Patricia has displayed his defensive acumen at times, putting together a solid group without many stars, outside of Darius Slay and Damon Harrison (easily one of Quinn’s strongest acquisitions). But the Lions can’t ignore the offensive renaissance in the NFL. Rams head coach Sean McVay, 32, is branded the revolutionary and others are following. The Packers hired Matt LaFleur, 39, and the Cardinals tabbed Kliff Kingsbury, 39, as head coaches.

Quinn keeps saying he needs to find ways to help his quarterback, and if he believes it, time to do it, or ditch it. There have been conflicting messages. Last weekend, Golden Tate scored the winning touchdown for the Eagles and Eric Ebron keeps scoring touchdowns for the Colts. Quinn let both leave, although he got a third-round pick for Tate.

Long-term, the moves made sense. Short-term, they ended up being damaging. Quinn has to do a better job balancing those two time frames and balancing his offense.

One popular name for the coordinator opening was former Dolphins head coach Adam Gase, 40, but he’s headed to New York to be the Jets’ head coach. It’s interesting that Lions offensive line coach Jeff Davidson reportedly is sitting in on coordinator interviews, furthering the notion the Lions want someone cohesive with the running game.

Seeking better balance

Jim Bob Cooter is gone for multiple reasons, from Stafford’s stark regression to the slow development of the run game, although Johnson’s injury was a blow.
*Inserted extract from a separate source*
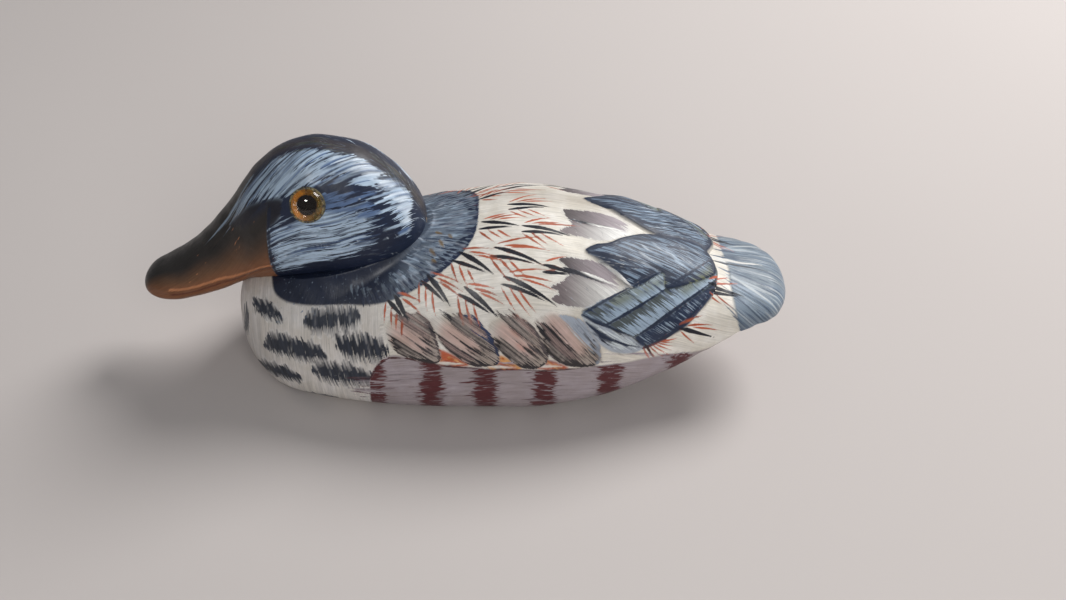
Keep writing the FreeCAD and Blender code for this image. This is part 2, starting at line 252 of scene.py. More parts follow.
class Sheet:
    """The flat map of one surface and everything painted or carved on it."""

    def __init__(self, x0, x1, reach, ground):
        self.corner = np.array([x0, -reach])
        x = np.arange(x0, x1 + SHEET_STEP, SHEET_STEP)
        g = np.arange(-reach, reach + SHEET_STEP, SHEET_STEP)
        self.X, self.G = np.meshgrid(x, g, indexing="ij")
        shape = self.X.shape
        self.ground = np.ones(shape + (3,)) * ground
        self.broad, self.fine = np.zeros(shape + (4,)), np.zeros(shape + (4,))
        self.flow = np.stack([self.G, self.X], axis=-1)
        self.relief = np.zeros(shape)

    def block(self, points, margin):
        """The slices of the sheet that hold the points and a margin."""
        ends = np.min(points, axis=0) - margin, np.max(points, axis=0) + margin
        start, stop = (np.clip((v - self.corner) / SHEET_STEP, 0, self.X.shape).astype(int) for v in ends)
        return slice(start[0], stop[0] + 1), slice(start[1], stop[1] + 1)

    def lay(self, layer, where, tint, cover):
        """Puts paint with this cover, 0 to 1, over what the layer has."""
        target = getattr(self, layer)
        if layer == "ground":
            target[where] += (tint - target[where]) * cover[..., None]
            return
        under, old = target[where][..., :3], target[where][..., 3]
        total = cover + old * (1 - cover)
        share = np.where(total > 1e-6, cover / np.maximum(total, 1e-6), 1.0)[..., None]
        mixed = np.where((old < 1e-6)[..., None], tint, under + (tint - under) * share)
        target[where] = np.concatenate([mixed, total[..., None]], axis=-1)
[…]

If, as Quinn pledges, the Lions will seek better balance, someone like Ravens assistant Greg Roman might be a decent candidate. He has no ties to Patricia, which may be a good thing, and as an offensive coordinator with the Bills and 49ers was known to develop running games. For all the Lions’ purported improvement, they still finished 23rd in rushing.

Quinn can defend Stafford all he wants, and I get it. His contract makes him virtually untradeable, at least for a while. The Lions’ horrid history makes it tricky to fully judge the quarterback’s culpability, which is why it’s such a raging debate.

Suffice to say, a ton of responsibility sits squarely on Stafford, as it should. Also suffice to say, more will pile up on Quinn, starting now.